Environment and Economy

Throughout Utah’s history, business interests, policymakers, and civic organizations have sought to balance economic growth with environmental stewardship. As early as the 1880s, the Salt Lake business community recognized that the city’s poor air quality was a major obstacle to economic growth. An 1893 editorial in the Salt Lake Herald-Republican observed, “Salt Lake has as much to expect from the increase she will receive from persons who will select it as their residence on account of its pure air and cleanliness as it has to gain from factories.” In the early twentieth century, the scope of the challenge became clear as described by the Salt Lake Telegram in 1912 who published a 6-part series on air quality. Part 2 focused on the "Economic Problem" with the headline "Millions of Dollars go up in Smoke" due to incomplete combustion of coal. It also noted that health impacts of air pollution were severe and our "whole system of power conversion ultimately may be changed."

Around this time, urban beautification efforts were undertaken across the country, often with collaborating groups interested in different outcomes. For example, the Utah Federation of Women's Clubs pushed to improve the city in the early 1900s, but whereas the women were interested in improving the urban environment for its own sake, the Salt Lake City's Women's Chamber of Commerce was focused on advertising a “clean” Salt Lake for business and tourism. Important studies of air pollution were conducted in Salt Lake during the 1920s, and regulations led to some improvement in air quality, but some of these gains were reversed as funding for enforcement dried up in the latter part of the decade.

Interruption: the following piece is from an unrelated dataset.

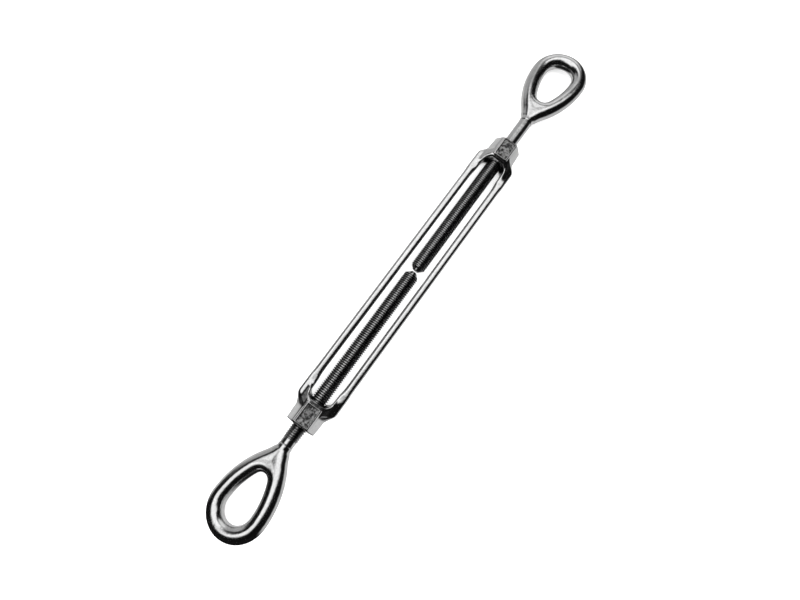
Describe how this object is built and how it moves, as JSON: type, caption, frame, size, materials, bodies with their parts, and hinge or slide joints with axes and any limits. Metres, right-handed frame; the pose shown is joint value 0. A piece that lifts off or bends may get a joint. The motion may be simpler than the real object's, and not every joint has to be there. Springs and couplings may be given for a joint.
{
  "type": "rigging turnbuckle",
  "caption": "Eye-and-eye rigging turnbuckle: an open forged body between two teardrop eye bolts that travel in and out together along one axis.",
  "frame": {"origin": "on the bore axis, midway between the outsides of the two eyes' crowns, in the pose of the picture", "axes": "+X along the bore axis from the right-hand eye to the left-hand eye, +Y across the two side bars, +Z out of the front faces of the bosses"},
  "size_m": [0.624, 0.0619, 0.0326],
  "materials": {
    "forged_body_steel": "bright galvanised forging, satin with worn high spots",
    "eye_bolt_steel": "bright galvanised forging with a rolled thread"
  },
  "bodies": {
    "body": {"turnbuckle_body": "forged_body_steel"},
    "right_hand_bolt": {"right_hand_eye_bolt": "eye_bolt_steel"},
    "left_hand_bolt": {"left_hand_eye_bolt": "eye_bolt_steel"}
  },
  "joints": [
    {"name": "right_hand_take_up", "type": "slide", "parent": "body", "child": "right_hand_bolt", "axis": [-1, 0, 0], "range_m": [-0.0012, 0.144]},
    {"name": "left_hand_take_up", "type": "slide", "parent": "body", "child": "left_hand_bolt", "axis": [1, 0, 0], "range_m": [-0.0012, 0.144]}
  ],
  "couplings": [
    {"joint": "left_hand_take_up", "follows": "right_hand_take_up", "ratio": 1}
  ]
}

When the Salt Lake Women’s Chamber of Commerce was formed in 1936 to advocate for policies that would bring about a “smokeless city,” the balance between economics and environmental stewardship took on new dimensions. The Women’s Chamber argued that the municipal power structure was beholden to eastern capital and railroad interests that exploited Utah and polluted its skies. They promoted the construction of a coal-processing plant where natural gas and oil could be extracted from Utah’s bituminous coal, creating a “smokeless” anthracite coal and valuable byproducts that would pay for the cost of the facility. Under this plan, they claimed, Salt Lake could achieve clear skies and economic independence simultaneously. Although their proposals were never fully adopted, they consulted regularly with municipal leaders and remained a force in city politics. When the attack on Pearl Harbor occurred, the nation and Utah prioritized industrial steel production for national defense at the expense of temporarily worsened air quality in Utah. 

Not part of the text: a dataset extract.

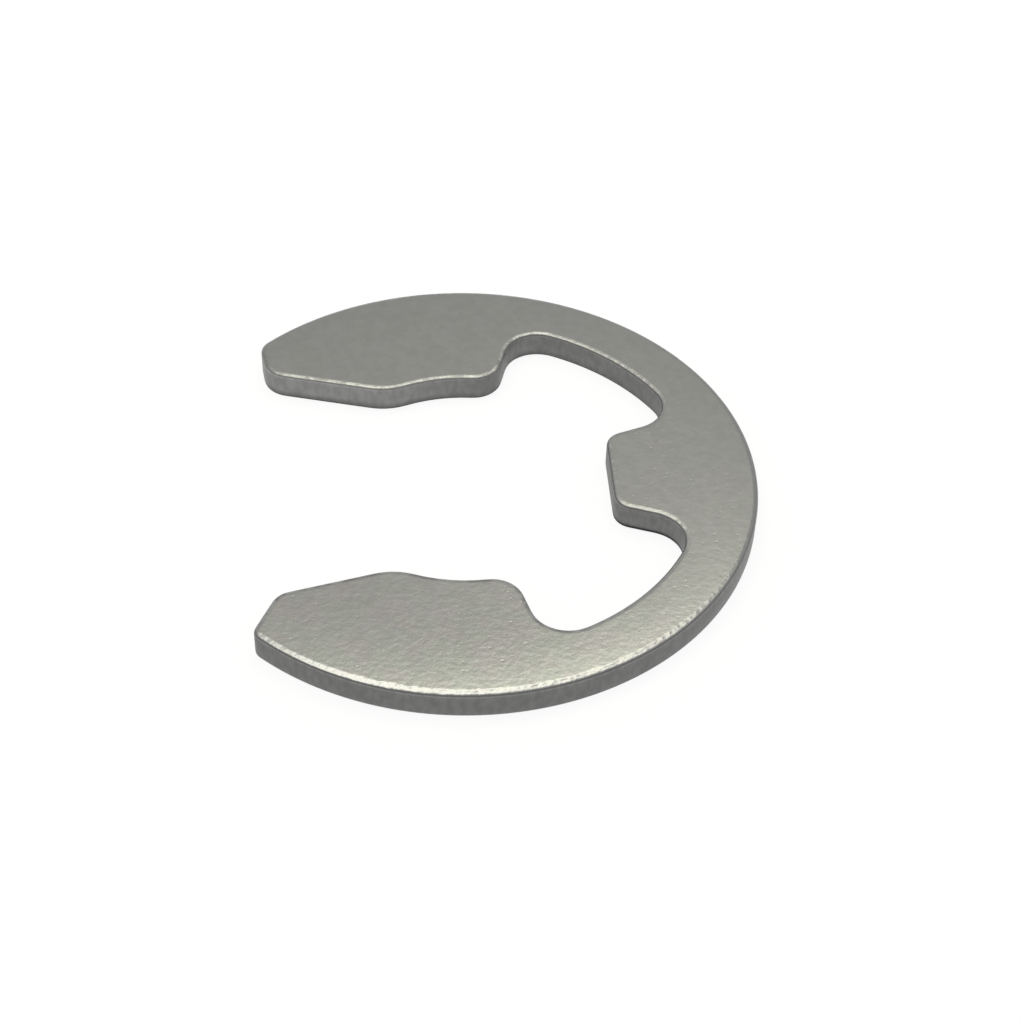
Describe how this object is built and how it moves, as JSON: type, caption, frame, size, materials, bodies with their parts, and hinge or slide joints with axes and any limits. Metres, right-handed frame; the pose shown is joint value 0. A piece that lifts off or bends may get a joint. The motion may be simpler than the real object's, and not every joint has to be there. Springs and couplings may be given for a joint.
{
  "type": "e clip",
  "caption": "Flat open retaining ring with inward lobes and a flared mouth, pushed sideways into a shaft or pin groove to hold what is on it",
  "frame": {"origin": "Centre of the circle that grips the groove, at half the strip's thickness", "axes": "+Z is the shaft's axis and the normal of the upper face, +X points at the middle lobe, and the mouth opens towards -X"},
  "size_m": [0.0204, 0.024, 0.0012],
  "materials": {
    "stainless_steel": "Tumbled stainless strip: satin grey faces with a fine speckle, edges rounded bright, sheared walls darker and faintly mottled"
  },
  "bodies": {
    "root": {"e_clip": "stainless_steel"}
  },
  "joints": []
}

In the postwar period, growing adoption of natural gas for home heating displaced residential coal combustion, but there was continued public attention on industrial pollution and vehicles also became a dominant source of pollution. New state and federal regulations spurred innovation, like the invention of the catalytic converter, that have over time resulted in reduced vehicle emissions. The Geneva Steel plant was a notable source of industrial pollution in Utah. The plant temporarily closed in winter of 1986–1987 due to a labor strike which created a natural experiment that illustrated the negative public health impact its operation had on the surrounding community. 

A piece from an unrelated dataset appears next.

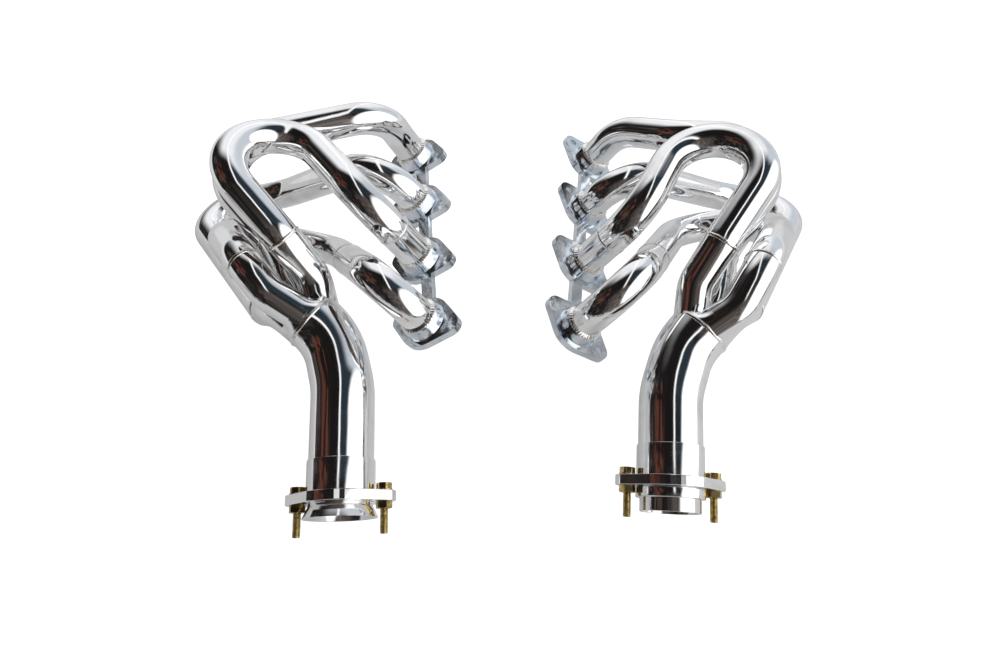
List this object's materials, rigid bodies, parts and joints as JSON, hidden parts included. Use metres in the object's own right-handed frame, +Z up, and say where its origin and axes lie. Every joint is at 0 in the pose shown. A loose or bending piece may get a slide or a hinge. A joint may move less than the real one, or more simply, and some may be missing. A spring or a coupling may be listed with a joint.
{
  "type": "racing exhaust system",
  "caption": "Pair of four-into-one racing exhaust headers with polished primary tubes, merge collectors and loose two-bolt outlet flanges.",
  "frame": {"origin": "on the floor, under the middle of the pair's overall box", "axes": "+Z up, +X to the right across the pair, +Y from the outlets towards the head flanges' far ends"},
  "size_m": [0.9408, 0.6339, 0.2696],
  "materials": {
    "polished_tube": "mirror polished",
    "loose_flange": "polished",
    "cast_flange": "bright satin",
    "weld": "polished weld",
    "zinc_bolt": "yellow zinc plate"
  },
  "bodies": {
    "headers": {"left_head_flange": "cast_flange", "left_port_weld_beads": "weld", "left_primary_tube_1": "polished_tube", "left_primary_tube_2": "polished_tube", "left_primary_tube_3": "polished_tube", "left_primary_tube_4": "polished_tube", "left_tube_seam_beads": "weld", "left_collector_weld_beads": "weld", "left_collector_leg_1": "polished_tube", "left_collector_leg_2": "polished_tube", "left_collector_leg_3": "polished_tube", "left_collector_leg_4": "polished_tube", "left_collector_neck": "polished_tube", "left_exit_weld_bead": "weld", "left_outlet_pipe": "polished_tube", "left_outlet_sleeve": "polished_tube", "left_flared_end": "polished_tube", "right_head_flange": "cast_flange", "right_port_weld_beads": "weld", "right_primary_tube_1": "polished_tube", "right_primary_tube_2": "polished_tube", "right_primary_tube_3": "polished_tube", "right_primary_tube_4": "polished_tube", "right_tube_seam_beads": "weld", "right_collector_weld_beads": "weld", "right_collector_leg_1": "polished_tube", "right_collector_leg_2": "polished_tube", "right_collector_leg_3": "polished_tube", "right_collector_leg_4": "polished_tube", "right_collector_neck": "polished_tube", "right_exit_weld_bead": "weld", "right_outlet_pipe": "polished_tube", "right_outlet_sleeve": "polished_tube", "right_pilot_end": "polished_tube"},
    "left_loose_joint": {"left_loose_flange": "loose_flange", "left_outlet_bolts": "zinc_bolt", "left_outlet_washers": "zinc_bolt", "left_outlet_nuts": "zinc_bolt"},
    "right_loose_joint": {"right_loose_flange": "loose_flange", "right_outlet_bolts": "zinc_bolt", "right_outlet_washers": "zinc_bolt", "right_outlet_nuts": "zinc_bolt"}
  },
  "joints": [
    {"name": "left_flange_turn", "type": "hinge", "parent": "headers", "child": "left_loose_joint", "pos_m": [-0.1802, -0.2746, 0.049], "axis": [0.0455, -0.9469, -0.3182], "continuous": true},
    {"name": "right_flange_turn", "type": "hinge", "parent": "headers", "child": "right_loose_joint", "pos_m": [0.2038, -0.2546, 0.047], "axis": [-0.0659, -0.9316, -0.3576], "continuous": true}
  ]
}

In 1990, Governor Bangeter noted the importance of balancing environmental stewardship and economic development, telling the Provo Daily Herald "I think we can have both." He formed a Clean Air Commission to investigate the issue and they noted that technology to reduce air pollution well below federal standards was not yet technically or economically viable, and so Utah's policy choice by default was to work towards meeting federal air quality standards. Today, the situation is rapidly changing as we're seeing innovation driving down clean energy costs and economic development in many areas will lead to reduced emissions.

Looking back through Utah's history it has been clear that continued efforts in environmental stewardship has been essential for the state's economic growth, and will remain true in the future.